Ted Wilson Lays Cornerstone for ‘Crown Jewel’ of Adventist Medical Education

Ted N.C. Wilson, president of the Seventh-day Adventist world church, laid the cornerstone of a new medical school in Rwanda that church leaders declared could become a crown jewel of Adventist medical education.

Wilson, wearing a white hard hat and yellow construction worker vest, shoveled wet cement into a hole Thursday at the stone-laying ceremony for the US$6.1 million complex on the Masoro campus of the Adventist University of Central Africa in Rwanda’s capital, Kigali.

The first phase of the medical school, which encompasses the construction of women’s and men’s residence halls, a cafeteria, and a guesthouse, is scheduled to open for students in September 2017. Classes will be held in a state-of-the-art science center that opened on campus last year.

“Students who walk from this place will not just receive a diploma to entitle them to a professional approach to life,” Wilson said in a speech to Rwanda’s education and health ministers and other dignitaries at the future construction site. “They will receive a diploma to follow in the steps of Jesus. Jesus is the Good Samaritan. Jesus is the Master Teacher. Jesus is the Master Physician. And Jesus is our Savior.”

Wilson noted that Thursday’s event was so important that he and his wife, Nancy, had traveled directly to the campus from the airport, where they had landed after a 30-hour trip from Laos in Southeast Asia. The Wilsons are wrapping up a seven-week trip across four continents with two weeks of evangelistic meetings in Rwanda. The meetings begin on Friday night and are expected to culminate with 100,000 baptisms on May 28.

Read also: Demanding Schedule for Ted Wilson During First Visit to Cambodia

Guests from across Rwanda, the church’s East-Central Africa Division based in Nairobi, Kenya, and the Adventist world church headquarters in the U.S. state of Maryland, huddled under two large canopies on the carefully manicured campus of the Adventist University of Central Africa for the ceremony on a hot African afternoon.

Lisa Beardsley-Hardy, director of the education department of the Adventist world church, said the medical school would be the seventh operated by the Adventist Church and could excel by working with the other schools.

“This may well be the crown jewel in Adventist medical education, drawing on more than 150 years of medical education experience and furthering the healing ministry of Jesus Christ,” Beardsley-Hardy said.

She read congratulatory letters from from Richard Hart, president of Loma Linda University Health and Adventist Health International, and Peter Landless, director of the health ministries department of the Adventist world church. 

“Loma Linda University Health and Adventist Health International are committed to working with AUCA on this important project,” Hart said in his letter. AUCA is the acronym for the Adventist University of Central Africa. “A quality medical school, with the right orientation and affiliations, can be a major boost to Adventist hospitals and clinics throughout Africa.”

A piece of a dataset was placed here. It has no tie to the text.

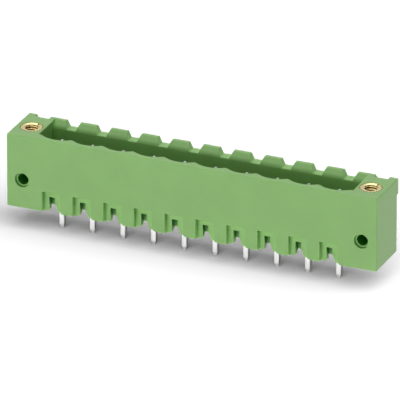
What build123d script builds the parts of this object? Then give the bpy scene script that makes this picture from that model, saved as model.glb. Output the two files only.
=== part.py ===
"""Pin header for a circuit board: a moulded trough with one row of square pins
and a threaded brass insert in a flange at each end.

Frame, in millimetres: X runs along the row, Y from the front wall to the back
wall, Z up. The origin is the middle of the pin row on the board's surface, where
the feet stand. The pins reach below it, through the board.
"""

import os

from build123d import *

# Pin row
positions = 10
pitch = 5.08
pin_width = 0.8
pin_edge = 0.07
pin_below_board = 3.9
pin_top = 10.75
pin_tip_length = 0.65
pin_tip_width = 0.34

# Housing, outside
flange_reach = 5.08
flange_end = 2.54
housing_height = 12.0
front_reach = 3.8
back_reach = 4.24
outer_round = 0.22

# Latching lip along the top of the back wall
lip_out = 0.56
lip_height = 2.7
lip_slant = 0.15

# Trough that takes the plug
trough_margin = 0.48
floor_thickness = 3.2
front_rib = 1.85
front_wall = 0.95
rib_round = 0.45
back_wall = 1.01
rim_round = 0.15

# Slope inside the back rim, with a rounded crest and foot, and the notches through it
rim_land = 0.6
rim_slope_depth = 0.85
rim_crest_round = 0.4
rim_foot_round = 0.9
notch_depth = 1.05
notch_floor_width = 1.42
notch_side_run = 0.5
flange_notch_length = 1.04

# Recess and slot in the front foot at each pin, X taken from the pin
recess_left = 1.75
recess_right = 1.2
recess_height = 3.35
recess_depth = 0.78
foot_round = 0.78
slot_width = 0.94
slot_offset = 0.39
slot_height = 2.3
slot_round = 0.32
slot_flare_height = 1.25
slot_flare_reach = 0.48
foot_thickness = 0.95

# Underside, raised between the front feet and the back wall's foot
relief_height = 0.75
relief_margin = 2.2
back_foot = 1.6

# Blind hole in the front of each flange
side_hole_height = 4.65
side_hole_radius = 0.9
side_hole_depth = 3.8
side_mouth_radius = 1.18
side_mouth_depth = 0.5

# Brass insert, flush with the top of the flange
insert_radius = 1.8
insert_length = 6.0
thread_radius = 1.025
thread_mouth = 0.4

# Worked out from the sizes above
row_length = pitch * (positions - 1)
pin_places = [pitch * index - row_length / 2 for index in range(positions)]
flange_place = row_length / 2 + flange_reach
housing_length = 2 * (flange_place + flange_end)
trough_end = row_length / 2 + pitch / 2 + trough_margin
front_face = -front_reach
front_ribs = front_face + front_rib
front_bays = front_face + front_wall
back_inside = back_reach - back_wall
lip_face = back_reach + lip_out
notch_floor = housing_height - notch_depth
foot_inside = front_face + recess_depth + foot_thickness

# How far a cut runs on past the surface that it opens, and what counts as level
past = 1.0
level = 0.01


def along_x(points, length):
    """A bar of the given outline in Y and Z, centred on the row."""
    outline = Plane.YZ * make_face(Polyline(*points, close=True))
    return extrude(outline, length / 2, both=True)


def along_y(outline, start, end):
    """A bar of an outline in X and Z, from one Y to another."""
    plane = Plane(origin=(0, end, 0), x_dir=(1, 0, 0), z_dir=(0, -1, 0))
    return extrude(plane * outline, end - start)


def outer_block():
    """The housing before anything is cut, with the lip and rounded edges."""
    lip_bottom = housing_height - lip_height
    block = along_x(
        [
            (front_face, 0),
            (front_face, housing_height),
            (lip_face, housing_height),
            (lip_face, lip_bottom + lip_slant),
            (back_reach, lip_bottom),
            (back_reach, 0),
        ],
        housing_length,
    )
    inner_corner = block.edges().filter_by(Axis.X).sort_by_distance((0, back_reach, lip_bottom))[0]
    return fillet([edge for edge in block.edges() if edge != inner_corner], outer_round)


def trough():
    """The space for the plug: its front side is one shallow arc for each pin."""
    half = pitch / 2
    bays = [
        ThreePointArc((x - half, front_ribs), (x, front_bays), (x + half, front_ribs))
        for x in pin_places
    ]
    rest = Polyline(
        (pin_places[-1] + half, front_ribs),
        (trough_end, front_ribs),
        (trough_end, back_inside),
        (-trough_end, back_inside),
        (-trough_end, front_ribs),
        (pin_places[0] - half, front_ribs),
    )
    outline = make_face(Curve() + bays + rest.edges())
    ribs = outline.vertices().group_by(Axis.Y)[0].sort_by(Axis.X)[1:-1]
    outline = fillet(ribs, rib_round)
    return Pos(0, 0, floor_thickness) * extrude(outline, housing_height - floor_thickness + past)


def rim_slope():
    """What the slope inside the back rim takes away, over the trough's length."""
    foot = housing_height - rim_slope_depth
    crest = lip_face - rim_land
    outline = make_face(
        Polyline(
            (back_inside - past, foot - past),
            (back_inside, foot - past),
            (back_inside, foot),
            (crest, housing_height),
            (crest + past, housing_height),
            (crest + past, housing_height + past),
            (back_inside - past, housing_height + past),
            close=True,
        )
    )
    outline = fillet(outline.vertices().sort_by_distance((back_inside, foot))[0], rim_foot_round)
    outline = fillet(outline.vertices().sort_by_distance((crest, housing_height))[0], rim_crest_round)
    return extrude(Plane.YZ * outline, trough_end, both=True)


def notch(x, start):
    """One notch through the back rim: a trough with sloped sides, open at the top."""
    half = notch_floor_width / 2
    grow = notch_side_run * (1 + past / notch_depth)
    outline = make_face(
        Polyline(
            (x - half, notch_floor),
            (x + half, notch_floor),
            (x + half + grow, housing_height + past),
            (x - half - grow, housing_height + past),
            close=True,
        )
    )
    return along_y(outline, start, lip_face + past)


def foot_recess(x):
    """The shallow recess in the front foot, with a rounded foot on its right."""
    left = x - recess_left
    right = x + recess_right
    corner = foot_round * (1 - 0.5**0.5)
    outline = make_face(
        Curve()
        + Polyline(
            (right + foot_round, 0),
            (right + foot_round, -past),
            (left, -past),
            (left, recess_height),
            (right, recess_height),
            (right, foot_round),
        ).edges()
        + ThreePointArc((right, foot_round), (right + corner, corner), (right + foot_round, 0))
    )
    return along_y(outline, front_face - past, front_face + recess_depth)


def foot_slot(x):
    """The slot through the foot, open below. Its left edge is rounded, and its right
    side spreads towards the board."""
    left = x - slot_offset - slot_width / 2
    right = left + slot_width
    corner = slot_round * (1 - 0.5**0.5)
    outline = make_face(
        Curve()
        + ThreePointArc((left - slot_round, 0), (left - corner, corner), (left, slot_round))
        + Polyline(
            (left, slot_round),
            (left, slot_height),
            (right, slot_height),
            (right, slot_flare_height),
            (right + slot_flare_reach, 0),
            (right + slot_flare_reach, -past),
            (left - slot_round, -past),
            (left - slot_round, 0),
        ).edges()
    )
    return along_y(outline, front_face - past, foot_inside + level)


def underside_relief():
    """The shallow space under the housing that leaves room round the soldered pins."""
    length = row_length + 2 * relief_margin
    depth = back_reach - back_foot - foot_inside
    space = Box(length, depth, relief_height + past, align=(Align.CENTER, Align.MIN, Align.MIN))
    return Pos(0, foot_inside, -past) * space


def side_hole(x):
    """The stepped blind hole in the front of a flange."""
    bore = Cylinder(side_hole_radius, side_hole_depth, align=(Align.CENTER, Align.CENTER, Align.MIN))
    mouth = Cylinder(side_mouth_radius, side_mouth_depth, align=(Align.CENTER, Align.CENTER, Align.MIN))
    return Location((x, front_face, side_hole_height), (-90, 0, 0)) * (bore + mouth)


def insert_place(x):
    """Where an insert sits: on the pin row's line, with its top flush."""
    return Pos(x, 0, housing_height - insert_length / 2)


def pin_section(width, edge):
    """A square with its corners cut off."""
    return chamfer(Rectangle(width, width).vertices(), edge)


def pin_hole(x):
    """The hole that a pin is pressed through, of the pin's own section."""
    return Pos(x, 0, -past) * extrude(pin_section(pin_width, pin_edge), floor_thickness + 2 * past)


def housing():
    """The moulded body."""
    body = outer_block() - trough()
    rim = body.edges().filter_by_position(Axis.Z, housing_height - level, housing_height + level)
    inner_rim = [edge for edge in rim if front_bays - level < edge.center().Y < front_ribs + level]
    body = fillet(inner_rim, rim_round)
    cuts = [rim_slope(), underside_relief()]
    for x in pin_places:
        cuts += [notch(x, back_inside - past), foot_recess(x), foot_slot(x), pin_hole(x)]
    for x in (-flange_place, flange_place):
        cuts += [notch(x, lip_face - flange_notch_length), side_hole(x)]
        cuts.append(insert_place(x) * Cylinder(insert_radius, insert_length))
    return body - cuts


def pin(x):
    """A square pin with cut corners and a tapered tip at each end."""
    low = -pin_below_board
    square = pin_section(pin_width, pin_edge)
    tip = pin_section(pin_tip_width, pin_edge * pin_tip_width / pin_width)
    shaft = Pos(0, 0, low + pin_tip_length) * extrude(square, pin_top - low - 2 * pin_tip_length)
    bottom = loft([Pos(0, 0, low) * tip, Pos(0, 0, low + pin_tip_length) * square])
    top = loft([Pos(0, 0, pin_top - pin_tip_length) * square, Pos(0, 0, pin_top) * tip])
    return Pos(x, 0, 0) * (shaft + bottom + top)


def insert(x):
    """A threaded insert: a plain tube here, with a sloped mouth at both ends."""
    body = Cylinder(insert_radius, insert_length) - Cylinder(thread_radius, insert_length)
    mouths = body.edges().filter_by(GeomType.CIRCLE).sort_by(SortBy.RADIUS)[:2]
    return insert_place(x) * chamfer(mouths, thread_mouth)


os.makedirs("parts", exist_ok=True)
export_step(housing(), "parts/housing.step")
for number, place in enumerate(pin_places, start=1):
    export_step(pin(place), f"parts/pin_{number:02d}.step")
export_step(insert(-flange_place), "parts/insert_left.step")
export_step(insert(flange_place), "parts/insert_right.step")
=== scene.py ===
"""The finished look of a board-mounted pin header: moulded green plastic, tinned
pins and knurled brass inserts, on a plain white stage."""

import math

import bpy
import numpy as np
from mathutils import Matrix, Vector


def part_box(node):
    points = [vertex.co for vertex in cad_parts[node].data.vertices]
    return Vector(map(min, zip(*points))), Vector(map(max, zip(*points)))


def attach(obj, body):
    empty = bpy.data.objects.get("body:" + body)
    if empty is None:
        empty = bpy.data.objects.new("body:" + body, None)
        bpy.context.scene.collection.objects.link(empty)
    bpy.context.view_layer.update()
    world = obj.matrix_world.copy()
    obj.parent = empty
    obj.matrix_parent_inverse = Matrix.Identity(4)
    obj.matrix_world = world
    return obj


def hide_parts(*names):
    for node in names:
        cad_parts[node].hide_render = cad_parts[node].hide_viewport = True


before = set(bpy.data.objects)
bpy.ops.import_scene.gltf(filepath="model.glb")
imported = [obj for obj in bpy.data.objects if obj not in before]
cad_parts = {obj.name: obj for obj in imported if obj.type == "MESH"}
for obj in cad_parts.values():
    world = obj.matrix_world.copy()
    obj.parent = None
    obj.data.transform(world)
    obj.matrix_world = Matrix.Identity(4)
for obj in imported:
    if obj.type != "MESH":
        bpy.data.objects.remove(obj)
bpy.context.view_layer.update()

bl_info = {
    "name": "Pin header",
    "version": (1, 0, 0),
    "blender": (4, 5, 0),
    "location": "3D View > Sidebar > Pin header",
    "description": "Finishes the housing, pins and inserts of a pin header, and sets its stage",
    "category": "Object",
}

MM = 0.001

# Nodes and places read from model.glb's parts. INSERT_PLACE is how far an insert is from the middle
PIN_NODES = sorted(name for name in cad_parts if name.startswith("pin_"))
INSERT_NODES = ("insert_left", "insert_right")
insert_low, insert_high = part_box("insert_right")
pin_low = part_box("pin_01")[0]
INSERT_PLACE = (insert_high.x + insert_low.x) / 2

# The nick where an insert's thread starts
START_TURN = math.radians(66)
START_RADIUS = 1.38 * MM
START_SPREAD = math.radians(9)


# Properties


def colour(name, description, default):
    """A colour that a user would change."""
    return bpy.props.FloatVectorProperty(
        name=name, description=description, subtype="COLOR", size=3, min=0, max=1, default=default
    )


def share(name, description, default):
    """A number from 0 to 1."""
    return bpy.props.FloatProperty(
        name=name, description=description, subtype="FACTOR", min=0, max=1, default=default
    )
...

Both the health ministries department and the education department pledged funds toward the project. Beardsley-Hardy said she and her husband, Frank Hardy, who was present at the ceremony, were also making a personal donation.

Blasious M. Ruguri, president of the East-Central Africa Division and the university’s chancellor, said the university was preparing for a flood of medical students from across Africa and perhaps from Europe and North America as well.

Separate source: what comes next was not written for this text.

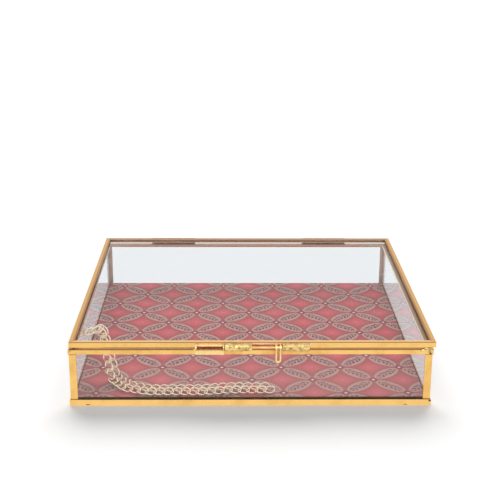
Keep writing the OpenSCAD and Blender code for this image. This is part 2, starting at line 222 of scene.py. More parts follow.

An initial class of 30 nursing students will be enrolled, but the medical school is expected to train about 450 students a year when it reaches full capacity, university vice rector Ndahayo Claver told the Adventist Review. The $6.1 million first phase will be followed by future phases that will include anatomy labs and a hospital and cost $20 million to $30 million.

Education Minister Papias Musafiri, stepping out of a major, three-day Africa meeting of the World Economic Forum in Kigali to attend the ceremony, called the medical school a welcome step toward the further development of his country. He expressed hope that he would be invited back soon for the grand opening of the first phase.

“We thank you, General Conference president and the leadership of the Seventh-day Adventist Church, for your great decision to bring this medical school to Rwanda,” he said.